En primer lugar, por efecto de los tiempos, y de los cambios en la sociedad, la cocina tradicional va perdiendo esa calidad artesanal que le es esencial. Muchos de sus platos son tequiosos de elaborar, y necesitan de habilidad, tiempo y paciencia, con lo que se quedan en un reducto que ya no pertenece a la vida diaria y común, y las cocineras que dominan el arte de elaborarlos van quedando reducidas a unas pocas. Y los ingredientes resultan caros, además de escasos.
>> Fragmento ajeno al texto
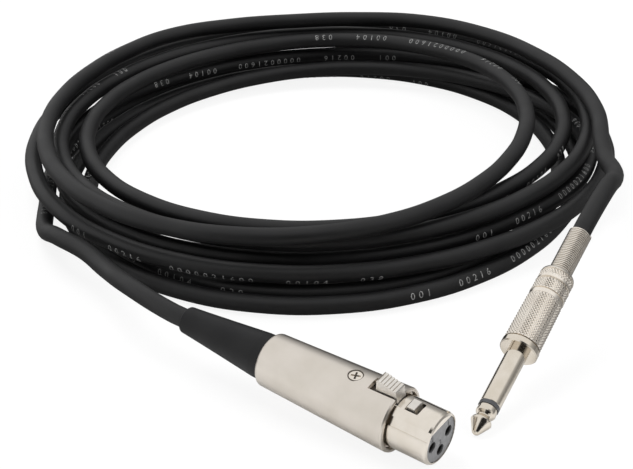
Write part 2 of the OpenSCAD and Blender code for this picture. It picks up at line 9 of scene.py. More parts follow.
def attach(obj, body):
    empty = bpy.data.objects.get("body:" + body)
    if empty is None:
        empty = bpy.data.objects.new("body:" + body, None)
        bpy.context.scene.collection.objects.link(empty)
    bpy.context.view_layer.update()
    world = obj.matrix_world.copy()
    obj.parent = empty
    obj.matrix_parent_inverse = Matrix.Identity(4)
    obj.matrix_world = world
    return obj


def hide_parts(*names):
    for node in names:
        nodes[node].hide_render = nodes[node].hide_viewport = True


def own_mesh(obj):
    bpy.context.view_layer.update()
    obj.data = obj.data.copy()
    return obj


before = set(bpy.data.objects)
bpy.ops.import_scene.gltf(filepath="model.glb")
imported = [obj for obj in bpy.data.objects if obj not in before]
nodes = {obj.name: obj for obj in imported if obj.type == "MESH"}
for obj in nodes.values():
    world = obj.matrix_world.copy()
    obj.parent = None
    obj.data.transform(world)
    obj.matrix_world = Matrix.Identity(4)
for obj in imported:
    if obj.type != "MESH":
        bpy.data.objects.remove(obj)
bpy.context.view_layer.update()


# Camera
# A long lens on a low stand, looking down on the coil from the side of the two connectors.
MM = 0.001
COIL_CENTRE = Vector((-2.3, 43.2, 0)) * MM
AIM = COIL_CENTRE + Vector((0, -52, 0)) * MM
CAMERA_DISTANCE = 592 * MM
CAMERA_ELEVATION = math.radians(27.6)
FOCAL_PIXELS = 1700
IMAGE_WIDTH = 633

lens = bpy.data.cameras.new("camera")
lens.sensor_fit = "HORIZONTAL"
lens.sensor_width = 36
lens.lens = lens.sensor_width * FOCAL_PIXELS / IMAGE_WIDTH
lens.clip_start = 0.01
camera = bpy.data.objects.new("camera", lens)
bpy.context.scene.collection.objects.link(camera)
camera.location = AIM + CAMERA_DISTANCE * Vector(
    (0, -math.cos(CAMERA_ELEVATION), math.sin(CAMERA_ELEVATION))
)
camera.rotation_euler = (math.pi / 2 - CAMERA_ELEVATION, 0, 0)
bpy.context.scene.camera = camera
bpy.context.scene.view_settings.view_transform = "Standard"


# Cable
# One length of round microphone cable with an extruded flexible PVC jacket, wound by hand in piled loops
# and laid down. It leaves the boot of the XLR connector and ends in the strain spring of the phone plug.
CABLE_D = 6.0
COIL_R = 92.2
# The winding, counted in turns from the XLR end. Each layer starts at a turn of TURN_S, where the loops lie
# TURN_R cable widths outside or inside the mean radius. A layer has slid by LAYER_X and LAYER_Y cable widths and
# is a little oval, and it lies LAYER_PITCH cable widths over the last one, reached within LAYER_CHANGE turns.
# EASE rounds the corners of the radius. Single strands bow out at a turn, by a height in cable widths and over
# half a width in turns.
TURN_S = (0, 2.27, 4.01, 6.45, 7.6)
TURN_R = (1.95, -1.05, 2, -1.75, 3.1)
LAYER_X = (0.35, 0.7, 0.33, -0.87)
LAYER_Y = (-0.85, -0.13, 1.1, -0.64)
LAYER_OVAL = (-0.04, 0.04, 0.005, -0.048)
LAYER_PITCH, LAYER_CHANGE = 1.165, 0.5
START_ANGLE = 198
LOOP_SKEW = 0.043
EASE = 0.06
BOWS = ((2.56, 0.76, 0.12), (7.3, -1.48, 0.105), (7.7, 1.3, 0.3))
RINGS_PER_TURN = 24
COIL_RINGS = 182

# How the two connectors lie, and the stations along their axes, in millimetres behind the mating end.
XLR_YAW, XLR_TILT, XLR_ROLL = math.radians(-36.1), math.radians(4.3), math.radians(9)
BARREL_FRONT_D, NOSE_LEN, RIM_ROUND = 19.7, 13.3, 0.6
XLR_NOSE = Vector((
    34.2, -190, BARREL_FRONT_D / 2 * math.cos(XLR_TILT) - (NOSE_LEN + RIM_ROUND) * math.sin(XLR_TILT)
))
PLUG_YAW, PLUG_TILT = math.radians(-119.6), math.radians(22.2)
PLUG_D, PLUG_CONE = 6.35, 4.3
PLUG_NOSE = Vector((44.8, -176.4, PLUG_D / 2 * math.cos(PLUG_TILT) - PLUG_CONE * math.sin(PLUG_TILT)))
BOOT_END = 90.6
HANDLE_START, HANDLE_END, SPRING_END = 33.2, 62.2, 80.2


def ramp(t):
    t = min(max(t, 0), 1)
    return t * t * (3 - 2 * t)


def layer_blend(values, s):
    steps = zip(values, values[1:], TURN_S[1:])
    return values[0] + sum((b - a) * ramp((s - turn) / LAYER_CHANGE + 0.5) for a, b, turn in steps)


def steady_radius(s):
    s = min(max(s, TURN_S[0]), TURN_S[-1])
    i = max(k for k in range(len(TURN_S) - 1) if s >= TURN_S[k])
    share = (s - TURN_S[i]) / (TURN_S[i + 1] - TURN_S[i])
    return COIL_R + CABLE_D * (TURN_R[i] + (TURN_R[i + 1] - TURN_R[i]) * share)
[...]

La escasez de los componentes depende de diversas causas, la más importante de ellas su desaparición, como es el caso de la piñuela, que antes se usaba para cercos en las propiedades rurales y hoy casi no existe, y cuyo fruto ácido su usa para preparar el motasatol, un dulce que lleva además plátano molido. O el pinol de venado, desde luego que los venados, junto con muchos otros animales de monte -cusucos, guardatinajas, guatusas-, se van extinguiendo sin remedio; antes había venados aun en las faldas del volcán Santiago, según recuerdos de mi infancia, cuando los cazadores llegaban a la tienda de mi padre a comprar pilas para sus lámparas de cabezas, y tiros 22 para sus rifles Winchester. O los huevos de paslama, sujetos a una justa veda, y cuando prosperan las campañas de protección del desove y reproducción de las tortugas.

Una herencia diversa, como se ve, y no menos sustanciosa que diversa. La cocina es un asunto del paladar, pero también del olfato y del ojo, con lo que se vuelve una fiesta de los sentidos. «Dime lo que comes y te diré quién eres», afirma Brillat-Savarin en su Fisiología del gusto. Si queremos saber quiénes somos, tenemos que saber lo que comemos. Y de dónde viene lo que comemos, quiénes comieron antes que nosotros. Cómo comieron, y cómo juntaron sus gustos, y sus necesidades.